• **Problem details**
Beginning at the first line of the data, print each line exactly, stopping after the line that contains "translate([0, 0, side".
==================================================
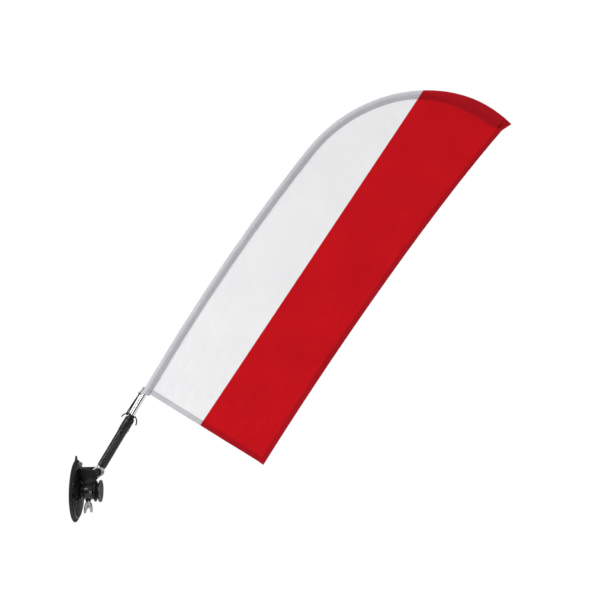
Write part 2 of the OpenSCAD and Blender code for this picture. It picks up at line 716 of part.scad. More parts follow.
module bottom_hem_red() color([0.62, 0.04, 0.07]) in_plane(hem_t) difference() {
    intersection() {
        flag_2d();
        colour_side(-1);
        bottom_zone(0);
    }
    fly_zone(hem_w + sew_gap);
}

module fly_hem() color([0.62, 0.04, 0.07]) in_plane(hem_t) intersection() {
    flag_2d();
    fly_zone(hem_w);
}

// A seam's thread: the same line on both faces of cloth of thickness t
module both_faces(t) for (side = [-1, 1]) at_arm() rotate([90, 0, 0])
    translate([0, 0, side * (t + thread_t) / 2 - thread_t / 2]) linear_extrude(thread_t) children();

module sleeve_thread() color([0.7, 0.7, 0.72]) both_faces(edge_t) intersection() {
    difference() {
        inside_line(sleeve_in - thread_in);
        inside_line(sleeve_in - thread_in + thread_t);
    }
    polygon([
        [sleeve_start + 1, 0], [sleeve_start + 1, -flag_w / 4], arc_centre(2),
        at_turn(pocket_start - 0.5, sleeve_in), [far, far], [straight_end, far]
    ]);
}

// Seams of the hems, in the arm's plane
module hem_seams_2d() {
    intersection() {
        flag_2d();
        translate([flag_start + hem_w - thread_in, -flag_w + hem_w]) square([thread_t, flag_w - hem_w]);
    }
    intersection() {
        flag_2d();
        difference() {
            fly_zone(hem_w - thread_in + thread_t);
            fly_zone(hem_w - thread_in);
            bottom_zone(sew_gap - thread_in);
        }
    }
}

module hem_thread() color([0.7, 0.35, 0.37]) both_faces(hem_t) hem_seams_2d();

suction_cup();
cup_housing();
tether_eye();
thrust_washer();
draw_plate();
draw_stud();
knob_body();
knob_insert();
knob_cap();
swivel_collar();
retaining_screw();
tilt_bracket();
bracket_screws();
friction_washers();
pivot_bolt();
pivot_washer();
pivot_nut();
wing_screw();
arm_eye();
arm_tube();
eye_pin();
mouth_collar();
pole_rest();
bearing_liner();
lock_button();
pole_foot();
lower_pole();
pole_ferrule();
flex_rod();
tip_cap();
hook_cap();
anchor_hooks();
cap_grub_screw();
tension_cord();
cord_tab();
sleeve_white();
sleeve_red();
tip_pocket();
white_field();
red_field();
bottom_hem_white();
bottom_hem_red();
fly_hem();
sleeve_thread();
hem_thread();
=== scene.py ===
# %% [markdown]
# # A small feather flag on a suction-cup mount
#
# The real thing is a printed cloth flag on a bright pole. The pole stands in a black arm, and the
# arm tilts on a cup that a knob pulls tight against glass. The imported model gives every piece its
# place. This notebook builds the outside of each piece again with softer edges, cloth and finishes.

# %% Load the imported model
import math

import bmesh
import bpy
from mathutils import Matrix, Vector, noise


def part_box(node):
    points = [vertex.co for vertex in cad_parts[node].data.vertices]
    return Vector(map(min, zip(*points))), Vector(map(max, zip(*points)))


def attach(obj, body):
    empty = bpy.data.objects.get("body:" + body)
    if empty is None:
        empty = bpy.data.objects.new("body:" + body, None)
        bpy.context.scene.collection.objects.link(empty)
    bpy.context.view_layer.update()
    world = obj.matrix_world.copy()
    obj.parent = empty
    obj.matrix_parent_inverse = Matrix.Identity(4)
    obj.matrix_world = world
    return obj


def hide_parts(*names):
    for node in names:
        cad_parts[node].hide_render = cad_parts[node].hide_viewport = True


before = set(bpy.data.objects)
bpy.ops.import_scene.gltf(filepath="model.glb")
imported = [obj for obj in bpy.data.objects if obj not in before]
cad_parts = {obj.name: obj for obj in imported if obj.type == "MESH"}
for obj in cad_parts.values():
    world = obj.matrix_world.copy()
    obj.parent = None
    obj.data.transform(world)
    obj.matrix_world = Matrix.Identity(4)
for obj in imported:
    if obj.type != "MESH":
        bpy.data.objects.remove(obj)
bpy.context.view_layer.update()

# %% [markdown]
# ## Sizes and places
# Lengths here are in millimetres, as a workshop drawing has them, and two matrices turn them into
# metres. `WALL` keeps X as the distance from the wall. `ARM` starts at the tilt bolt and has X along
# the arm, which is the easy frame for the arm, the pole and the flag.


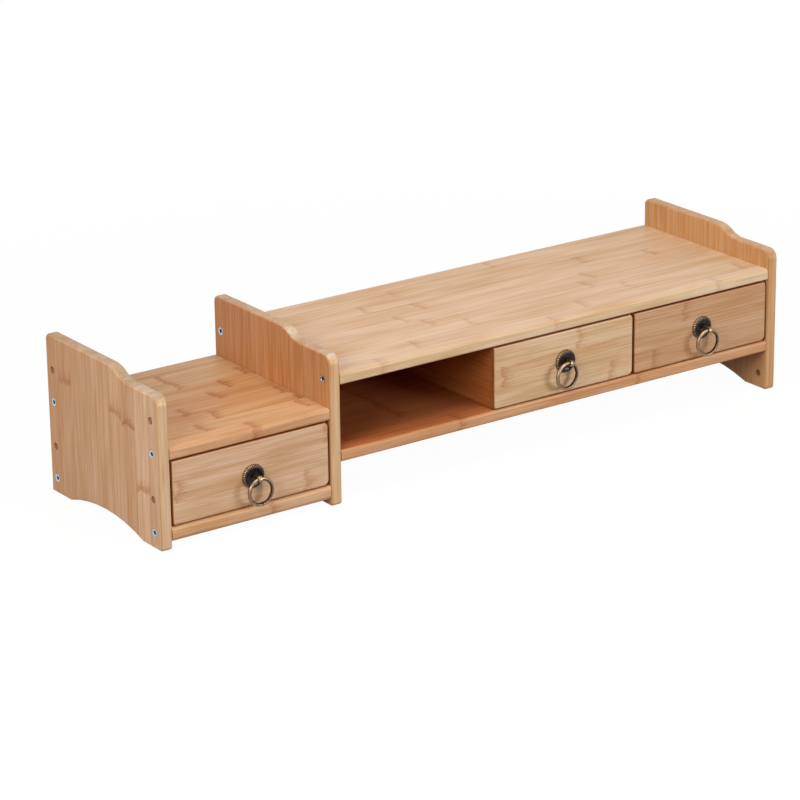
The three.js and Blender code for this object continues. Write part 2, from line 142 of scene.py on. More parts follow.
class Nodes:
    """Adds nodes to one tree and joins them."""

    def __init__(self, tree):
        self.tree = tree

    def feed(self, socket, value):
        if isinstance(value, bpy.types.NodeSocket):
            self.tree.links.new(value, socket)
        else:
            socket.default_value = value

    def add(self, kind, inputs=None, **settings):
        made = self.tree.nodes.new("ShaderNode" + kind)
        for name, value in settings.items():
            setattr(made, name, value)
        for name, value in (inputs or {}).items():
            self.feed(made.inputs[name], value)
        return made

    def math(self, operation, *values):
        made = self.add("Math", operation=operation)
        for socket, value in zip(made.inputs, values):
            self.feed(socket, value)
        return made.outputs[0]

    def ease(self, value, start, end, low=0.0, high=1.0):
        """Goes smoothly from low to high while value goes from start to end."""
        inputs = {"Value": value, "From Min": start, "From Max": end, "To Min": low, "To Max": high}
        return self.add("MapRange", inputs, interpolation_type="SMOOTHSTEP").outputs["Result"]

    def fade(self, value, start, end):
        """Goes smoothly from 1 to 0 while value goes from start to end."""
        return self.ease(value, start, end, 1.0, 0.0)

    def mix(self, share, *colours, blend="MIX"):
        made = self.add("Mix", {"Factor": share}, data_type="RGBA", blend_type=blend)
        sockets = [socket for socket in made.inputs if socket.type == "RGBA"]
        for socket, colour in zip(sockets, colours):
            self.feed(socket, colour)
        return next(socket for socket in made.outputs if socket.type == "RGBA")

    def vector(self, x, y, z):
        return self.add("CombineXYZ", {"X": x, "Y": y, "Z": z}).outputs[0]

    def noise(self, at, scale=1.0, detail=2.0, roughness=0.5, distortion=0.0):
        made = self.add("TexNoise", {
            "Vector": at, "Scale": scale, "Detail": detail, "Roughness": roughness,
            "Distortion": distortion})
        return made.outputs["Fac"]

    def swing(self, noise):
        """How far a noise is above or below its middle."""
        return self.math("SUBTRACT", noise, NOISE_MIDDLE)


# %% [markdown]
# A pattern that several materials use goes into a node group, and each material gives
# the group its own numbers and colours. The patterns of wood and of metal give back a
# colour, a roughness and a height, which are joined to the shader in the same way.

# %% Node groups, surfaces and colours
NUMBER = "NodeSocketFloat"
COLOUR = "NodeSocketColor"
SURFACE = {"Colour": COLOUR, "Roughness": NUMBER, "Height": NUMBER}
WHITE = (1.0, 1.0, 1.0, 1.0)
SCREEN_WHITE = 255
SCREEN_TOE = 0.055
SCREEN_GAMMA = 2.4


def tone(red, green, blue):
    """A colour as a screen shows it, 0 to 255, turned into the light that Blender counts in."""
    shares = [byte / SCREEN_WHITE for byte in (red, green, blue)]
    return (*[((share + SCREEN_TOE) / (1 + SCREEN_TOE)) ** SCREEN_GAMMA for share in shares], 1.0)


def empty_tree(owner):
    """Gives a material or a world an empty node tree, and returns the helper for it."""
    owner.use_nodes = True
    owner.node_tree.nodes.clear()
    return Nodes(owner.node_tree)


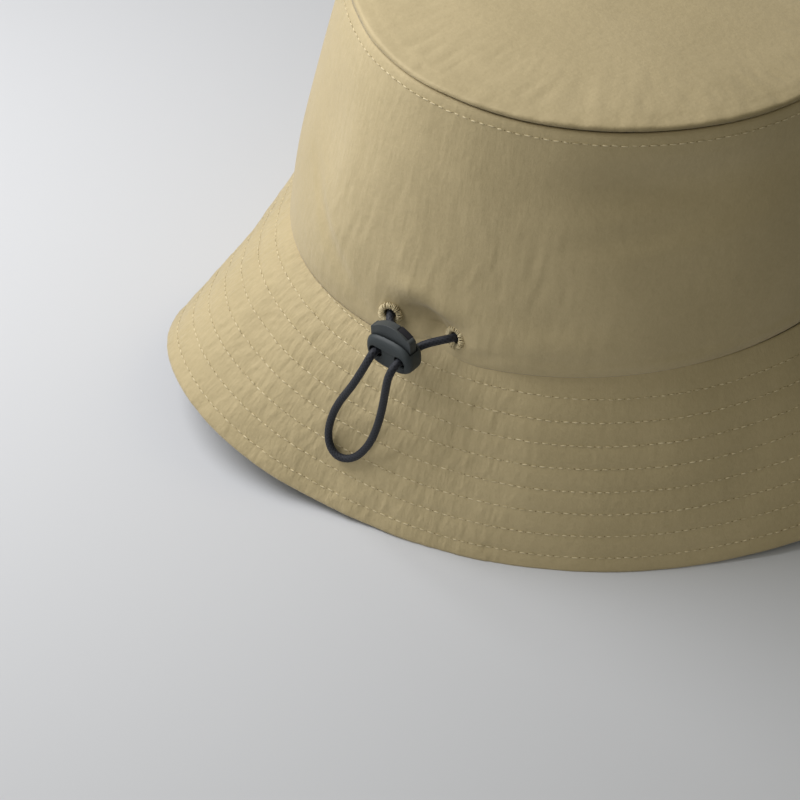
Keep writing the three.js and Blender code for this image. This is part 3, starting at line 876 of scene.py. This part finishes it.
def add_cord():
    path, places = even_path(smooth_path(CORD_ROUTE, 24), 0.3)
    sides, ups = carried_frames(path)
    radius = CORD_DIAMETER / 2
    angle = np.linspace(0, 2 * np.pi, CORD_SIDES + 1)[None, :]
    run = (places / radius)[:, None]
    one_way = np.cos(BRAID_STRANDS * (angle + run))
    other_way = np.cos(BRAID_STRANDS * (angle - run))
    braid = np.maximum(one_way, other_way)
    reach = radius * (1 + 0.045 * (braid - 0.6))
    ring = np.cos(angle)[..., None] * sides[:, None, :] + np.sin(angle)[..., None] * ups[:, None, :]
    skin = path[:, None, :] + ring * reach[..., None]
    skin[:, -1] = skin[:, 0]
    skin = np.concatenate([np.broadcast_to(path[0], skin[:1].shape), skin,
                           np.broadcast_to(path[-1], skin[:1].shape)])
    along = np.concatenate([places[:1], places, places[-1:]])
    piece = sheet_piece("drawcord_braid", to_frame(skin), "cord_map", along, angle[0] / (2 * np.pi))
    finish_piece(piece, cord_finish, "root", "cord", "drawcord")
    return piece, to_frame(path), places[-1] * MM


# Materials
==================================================
• **In response**
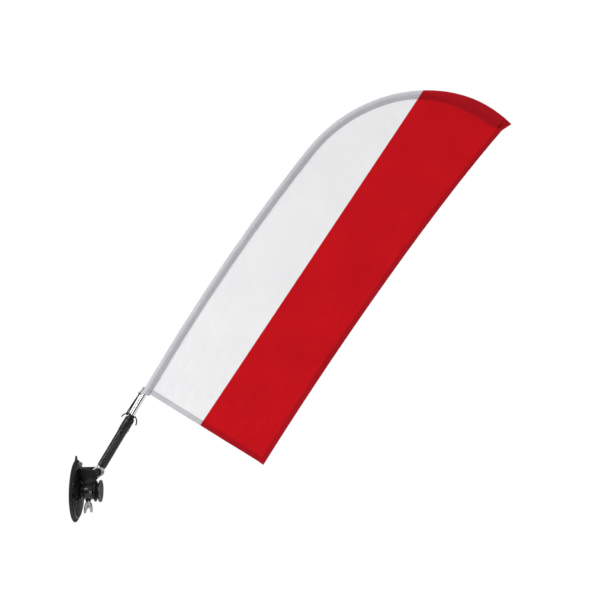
Write part 2 of the OpenSCAD and Blender code for this picture. It picks up at line 716 of part.scad. More parts follow.
module bottom_hem_red() color([0.62, 0.04, 0.07]) in_plane(hem_t) difference() {
    intersection() {
        flag_2d();
        colour_side(-1);
        bottom_zone(0);
    }
    fly_zone(hem_w + sew_gap);
}

module fly_hem() color([0.62, 0.04, 0.07]) in_plane(hem_t) intersection() {
    flag_2d();
    fly_zone(hem_w);
}

// A seam's thread: the same line on both faces of cloth of thickness t
module both_faces(t) for (side = [-1, 1]) at_arm() rotate([90, 0, 0])
    translate([0, 0, side * (t + thread_t) / 2 - thread_t / 2]) linear_extrude(thread_t) children();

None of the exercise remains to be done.